SÃO PAULO, SP (FOLHAPRESS) – Está cada vez mais na moda usar roupas e calçados feitos com cânhamo, uma fibra do caule da Cannabis, espécie de planta que também dá origem à maconha.
A marca Oriba, por exemplo, lançou em abril uma coleção de cânhamo, com bermudas, camisetas e bonés. Já a Uma X, marca voltada para o público jovem, usa a fibra há dois anos para fabricar calças, saias e jaquetas. Cânhamo também foi usado recentemente por etiquetas maiores, como numa camiseta da Adidas e numa blusa da Osklen.
A tendência corre em paralelo à ampliação do debate público sobre maconha no Brasil, onde agora é possível portar 40 gramas da erva para uso pessoal sem ser considerado criminoso, segundo conclusão do STF, o Supremo Tribunal Federal. A decisão segue para avaliação do Congresso.
Cânhamo e maconha não são iguais, ainda que pertençam à mesma família botânica e sejam colhidos da Cannabis sativa, uma subespécie da Cannabis. Além de terem aparências diferentes, o cânhamo possui quase zero THC, substância que causa os efeitos psicotrópicos e relaxantes da maconha.
Mas, apesar de não ter o mesmo uso recreativo da sua prima, plantar cânhamo é proibido no Brasil. É uma discussão permeada de estigma, dizem os especialistas, e que avança lentamente, impedindo a fibra de chegar às araras de outras lojas, especialmente as mais comerciais.
Portanto, são as marcas sustentáveis -aquelas que tentam fabricar roupas sem poluir o meio ambiente-, que se dobram para comprar e vender a fibra, de forte apelo ecológico.

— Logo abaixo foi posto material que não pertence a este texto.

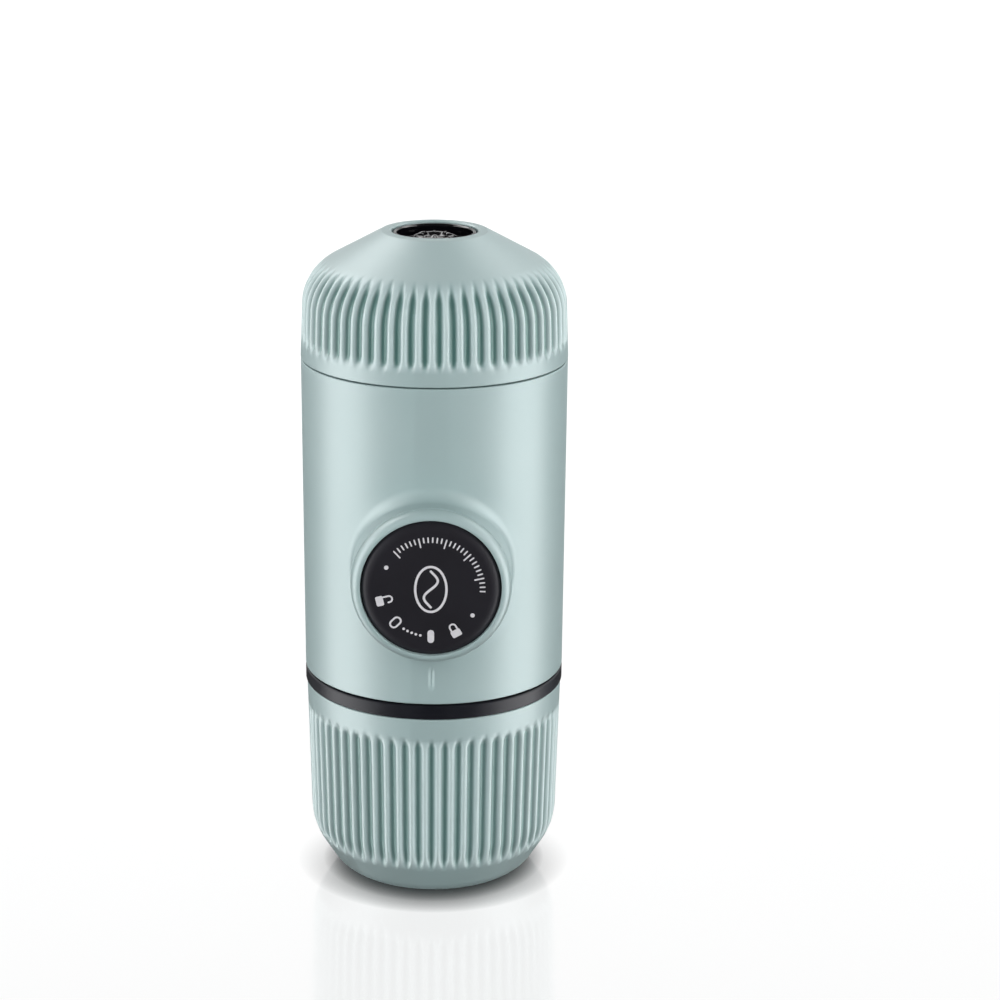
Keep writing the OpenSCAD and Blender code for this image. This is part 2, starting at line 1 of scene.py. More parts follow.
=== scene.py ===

Isso porque o cânhamo dispensa o uso de pesticidas e fertilizantes químicos, purifica e fornece nutrientes ao solo, e quase não precisa de irrigação artificial. É uma excelente alternativa ao algodão, planta cultivada com muitos produtos químicos que compõe a maioria das peças de roupas fabricadas no Brasil.
Cânhamo funciona bem também em termos estéticos. “Antes você pensava no cânhamo e tinha a sensação de que ele faria uma roupa dura. Hoje em dia não dá para distinguir essa fibra de outros tecidos. Quem não sabe a composição da roupa de cânhamo pensa que é algodão”, diz Vanessa Davidowicz, criadora da Uma X.
Além disso, é descolado usar cânhamo. A Oriba, por exemplo, fez um vídeo moderninho para divulgar suas roupas com o material. Nas imagens, dois modelos homens posam em meio a plantas, o que abre brecha para se fazer uma relação imagética entre a fibra e a maconha.
“A gente até se preocupou de que pensariam que somos maconheiros”, conta Paulinho Moreira, um dos fundadores da marca. “Mas depois pensamos: Qual é o problema?”
O cânhamo usado pela Oriba vem da China, um dos países que mais exporta a fibra. Essa importação torna a produção das roupas até dez vezes mais cara que as feitas de algodão, diz Rodrigo Otani, sócio de Moreira.
Basta olhar os preços das peças da marca para entender -no site, a maioria das bermudas de cânhamo custam R$ 530, enquanto as de algodão orgânico saem por R$ 310, e as de chino, R$ 390.
Vem havendo um lento avanço no debate sobre cânhamo no Brasil, afirma Marcel Grecco, um dos sócios fundadores da The Green Hub, empresa especializada em desenvolver negócios no setor da Cannabis.
“O Judiciário está olhando para isso. Existe um processo que avançou há dois meses no Superior Tribunal de Justiça, o STJ. Órgãos reguladores como o Ministério da Agricultura e Pecuária também já se propuseram a levantar dados e informações para pressionar a Anvisa”, diz ele.
Não é de hoje que o cânhamo seduz as grifes. Nos anos 1990, a Adidas usou a fibra no tênis Adidas Hemp, que virou fissura entre os adolescentes. Anos depois, em 1998, a Osklen levou o cânhamo a uma de suas camisetas, o que também causou burburinho.
Mas, ainda que a discussão sobre seu uso venha se arrastando por décadas, o futuro ainda é incerto, afirmam os especialistas.
“Imagina se a Renner investisse no cânhamo de verdade, e não só criasse um negocinho para falar que fez. Seria uma mudança muito grande”, diz Otani. Moreira, seu sócio, afirma que os Estados Unidos têm um mercado de bilhões envolvendo a Cannabis, assim como México, Colômbia e Uruguai. “A gente está muito atrasado nisso devido ao conservadorismo.”